Портрет Александры Федоровны. Художник – Ансельм Лагрене. 1820-е гг.

«Трудовой день императрицы начинается с раннего утра смотрами и парадами. Затем начинаются приемы. Императрица уединяется на четверть часа, после чего отправляется на двухчасовую прогулку в экипаже. Далее, перед поездкой верхом, она принимает ванну. По возвращении – опять приемы»

В детском зале, где стоял наш игрушечный домик, нас учила танцам Роз Колинетт, дебютировавшая в Малом Гатчинском театре. Мы упражнялись в гавоте, менуэте и контрдансе вместе с Сашей и его сверстниками. После этого бывал совместный ужин, и вместо неизменного рыбного блюда с картофелем нам давали суп, мясное блюдо и шоколадное сладкое. Зимой 1833 года эти веселые уроки прекратились, оттого что Мэри исполнилось пятнадцать лет и она переселилась от нас в другие комнаты.

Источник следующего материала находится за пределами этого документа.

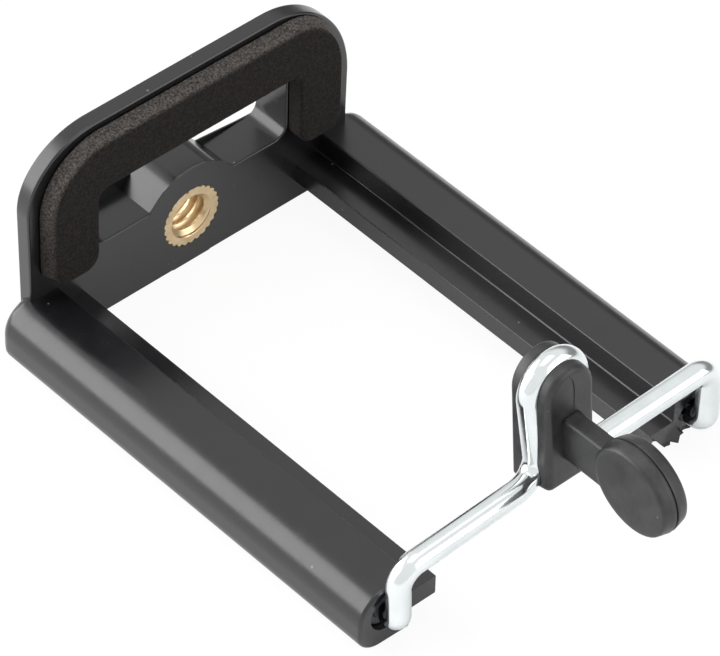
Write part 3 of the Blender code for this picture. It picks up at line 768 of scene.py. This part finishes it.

По обычаю, в одиннадцать лет я получила русское придворное платье из розового бархата, вышитого лебедями, без трена. На некоторых приемах, а также на большом балу в день Ангела Папа́, 6 декабря, мне было разрешено появляться в нем в Белом зале. Когда мы в него входили, все приглашенные уже стояли полукругом. Их Величества кланялись и подходили к дипломатическому корпусу. Папа́ открывал бал полонезом, ведя старшую чином даму дипломатического корпуса. В то время это была прелестная графиня Долли Фикельмон, жена австрийского посланника. За ними шли Мама́ с дядей Михаилом, затем я, под руку с графом Литта. Он был обер-камергером, рыцарем Мальтийского ордена и бежал в царствование Павла I из Италии в Россию. Человек этот был громадного роста и говорил низким басом с сильным итальянским акцентом. Ввиду того, что он был председателем Комиссии по постройке церквей, мне было велено навести разговор на эту тему, что я с грехом пополам и выполнила. В девять часов, когда начинался настоящий бал, я должна была уходить спать. Мне надлежало попрощаться с Мама́, которая стояла в кругу стариков у ломберных столов. В то время как я повернулась, чтобы уйти в сопровождении своего пажа (его звали Жерве, и он был немногим старше меня), до меня донеслись слова Геккерна, нидерландского посла, обратившегося к Мама́: «Как они прелестны оба! Держу пари, что перед сном они еще поиграют в куклы!». Я с моим пажом! Эта мысль показалась мне невероятной, стоявшей вне моих представлений. Этот Геккерн был приемным отцом Дантеса, убившего на дуэли нашего великого поэта Пушкина.

Этой зимой, во время Масленицы, при дворе был устроен большой костюмированный бал на тему сказки «Аладдин и волшебная лампа». В Концертном зале поставили трон в восточном вкусе и галерею для тех, кто не танцевал. Зал декорировали тканями ярких цветов, кусты и цветы освещались цветными лампами, волшебство этого убранства буквально захватывало дух. В то время глазу еще непривычны были такие декорации, которые мы теперь видим на каждой сцене. Мэри и я появились в застегнутых кафтанах, шароварах, в острых туфлях и с тюрбанами на головах; нам было разрешено идти за Мама́ в полонезе. Какой блеск, какая роскошь азиатских материй, камней, драгоценностей! Я могла смотреть и искренне предаться созерцанию всего этого волшебства, не думая об обязанностях или правилах вежливости. Карлик с лампой, горбатый, с громадным носом, был гвоздем вечера. Его изображал Григорий Волконский, сын министра двора, будущий муж прелестной Марии Бенкендорф. Этот бал остался в моем воспоминании кульминационным пунктом зимы 1833 года.